After playing with the crocks in Puntarenas, partying too much at the yacht club with the likes of Hurrah, Sea Bird, Loons, Sisiutl, Slip Away and many others it was time to explore other areas of Costa Rica. So we traded in our current zarpe for another internal zarpe. Zarpes are formal permission slips given by the Port Captain to cruise Costa Rican waters. The only reason we mention it is because it usually takes a full day and is generally a pain. We departed on the high tide so as to not go aground and sailed first to Isla Cedros for an overnight stay, then on to Bahia Leona. Again just overnight. Finally, we sailed out of the Gulfo De Nicoya and back into the Pacific Ocean headed for Drake’s bay. This time we were accompanied by The Loonies. This is about a 30 hour passage. We ended the first afternoon out with a beautiful spinnaker run. FUN! In the middle of the night we were chased by a large shrimper. We think he was bored. We arrived safely in Bahia Drake on December 23, 2006. Time to plan a Christmas celebration.
The Christmas Eve Party was held aboard Gary and Celeste’s spacious catamaran Sol Surfin’. The group includes the crews from Last Resort, Sol Surfin’, Slip Away, Loon III, Paladin, and of course Terra Firma. Everyone appears to be having a good time except for Rich (Slip Away) and Gary (sol Surfin). It appears we were keeping these old guys up to late.
Well, those guys woke up as soon as they heard that the food was ready.
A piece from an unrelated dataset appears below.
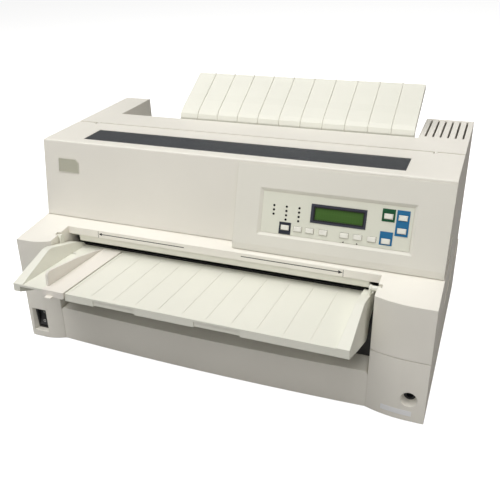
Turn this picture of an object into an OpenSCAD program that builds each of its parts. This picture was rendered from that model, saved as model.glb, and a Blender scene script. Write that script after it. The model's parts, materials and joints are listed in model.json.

Here we find Pat the first to attack the table. We purposely chopped off his head because he was drooling. We told you cruisers could eat and eat well!
A gift exchange game was played after dinner. This game has been played by Celeste’s family for eons. Now it’s a tradition aboard Sol Surfin’. Terra Firma won a cool trivia game and explosives.
A view of the Golfito ‘skyline’, one of the wettest places in Costa Rica. It sure looked that way to us.
Sailing past Golfito ocean front housing on our way to our mooring.
Our final destination in Golfito. Land and Sea Moorings. The owners of Land and Sea, Tim and Katy are US expats that have settled in Golfito. Another one of those stories ; “we sailed in and just never left”. They do a great job of catering to the needs of the cruising community. The photo shows Paladin side tided in front of Land and Sea. We had a great New Year’s eve party at Land and Sea. Again, too much food and drink!
Land and Sea encourages all their customers to paint their boat name and/or logo on their walls. Carrie, the artistic one on Terra Firma painted the dancing bones along with our boat name. Pretty Cool! For those that don’t know, Terra Firma are huge Grateful Dead fans. The dancing bones are our tribute to them.
We don’t always want one, but we all have to have them. It was Carrie’s time!! HAPPY BIRTHDAY CARRIE! We celebrated at a Chinese restaurant with Slip Away, Last Resort and Barefoot. Is Rich (Slip Away) licking the frosting off the cake again?? Next update Panama.